Administration

Biden to deliver remarks in Texas, Nevada during GOP convention

President Biden speaks during a visit to the D.C. Emergency Operations Center, July 2, 2024, in Washington.

President Biden will deliver remarks at a trio of events focused on key themes and voting blocs for his reelection bid during the week of the Republican National Convention, the White House announced Sunday.

The series of speaking engagements, which includes travel to the battleground state of Nevada, is the latest indication it’s full speed ahead for Biden even as a growing number of Democratic lawmakers urge him to step aside as the party’s candidate in November.

“Next week, President Biden will continue traveling the country to discuss the extraordinary progress the American people have made in the past three and a half years, lay out his vision to ensure the promise of America reaches all communities, and make clear that we must resist attempts by Congressional Republicans to take us backwards,” a White House official said in a statement.

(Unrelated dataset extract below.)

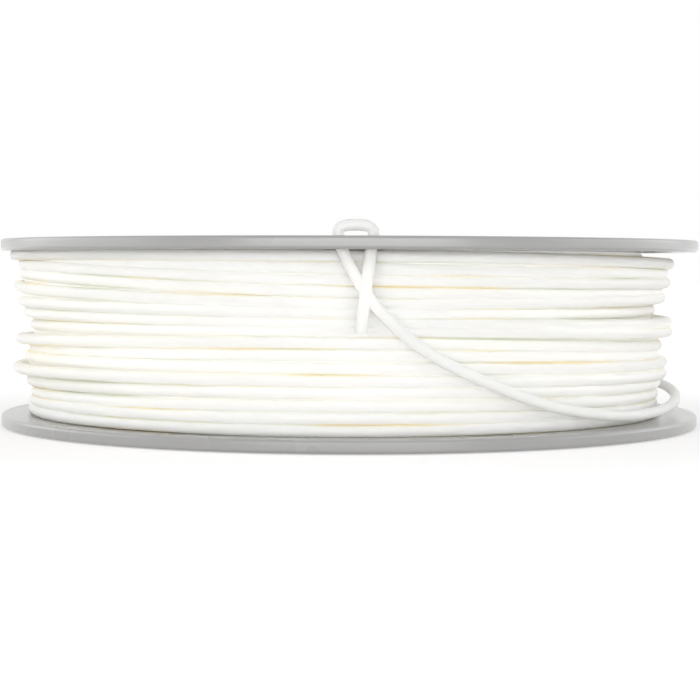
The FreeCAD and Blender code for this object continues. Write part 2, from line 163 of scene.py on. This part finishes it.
floor_paper = bpy.data.materials.new("white paper")
floor_paper.use_nodes = True
nodes, links = floor_paper.node_tree.nodes, floor_paper.node_tree.links
nodes.clear()
paper = nodes.new("ShaderNodeBsdfDiffuse")
paper.inputs["Color"].default_value = PAPER
place = nodes.new("ShaderNodeTexCoord")
away = nodes.new("ShaderNodeVectorMath")
away.operation = "LENGTH"
fade = nodes.new("ShaderNodeMapRange")
for socket, value in GLOW.items():
    fade.inputs[socket].default_value = value
lift = nodes.new("ShaderNodeMath")
lift.operation = "MULTIPLY"
glow = nodes.new("ShaderNodeEmission")
both = nodes.new("ShaderNodeAddShader")
output = nodes.new("ShaderNodeOutputMaterial")
links.new(place.outputs["Object"], away.inputs[0])
links.new(away.outputs["Value"], fade.inputs["Value"])
links.new(fade.outputs["Result"], lift.inputs[0])
links.new(looks_at_background(nodes, links), lift.inputs[1])
links.new(lift.outputs[0], glow.inputs["Strength"])
links.new(paper.outputs[0], both.inputs[0])
links.new(glow.outputs[0], both.inputs[1])
links.new(both.outputs[0], output.inputs["Surface"])
floor_mesh.materials.append(floor_paper)
print("paper glows from", GLOW["To Min"], "to", GLOW["To Max"])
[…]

Biden will deliver remarks on July 15 in Austin, Texas, at the Lyndon Baines Johnson Presidential Library, to commemorate the 60th anniversary of the Civil Rights Act. The landmark legislation outlawed discrimination based on race, religion or sex.

The president’s speech will take place on the opening day of the GOP convention in Milwaukee, Wis. Republicans will gather there that week to outline their policy platform, deliver speeches and formally nominate former President Trump.

Biden will deliver remarks in Las Vegas at the 115th NAACP national convention on July 16. 

The president will speak on July 17 in Nevada at the UnidosUS annual conference, which is described as one of the largest gatherings of Latinos and allies in the country.

While all three speeches are official White House events, they are directly connected to key themes of Biden’s campaign. He has aggressively pushed back on Republican efforts to roll back basic rights on the heels of the Supreme Court’s decision to overturn Roe v. Wade and affirmative action, and the president and Vice President Harris have courted Black and Latino voters who helped put them in the White House in 2020.

The president has ramped up his travel schedule in the wake of a disastrous debate performance in late June that triggered calls from some elected officials for him to step aside out of concern that he can’t beat Trump in November.

Biden visited Wisconsin last week and spent Sunday in Pennsylvania, both key battlegrounds he will likely need to win in order to secure reelection. The president will spend the upcoming week attending events for the NATO summit taking place in Washington, D.C.

But his more active schedule may not be enough to assuage Democrats who are concerned he can’t effectively make the case against Trump over the next four months and convince voters he’s up to the job for another four years.

A Bloomberg/Morning Consult poll of battleground state voters, published Saturday, showed Biden leading Trump in Michigan and Wisconsin. Trump leads Biden in Arizona, Georgia, Nevada, Pennsylvania and North Carolina, though the races remain close in all states.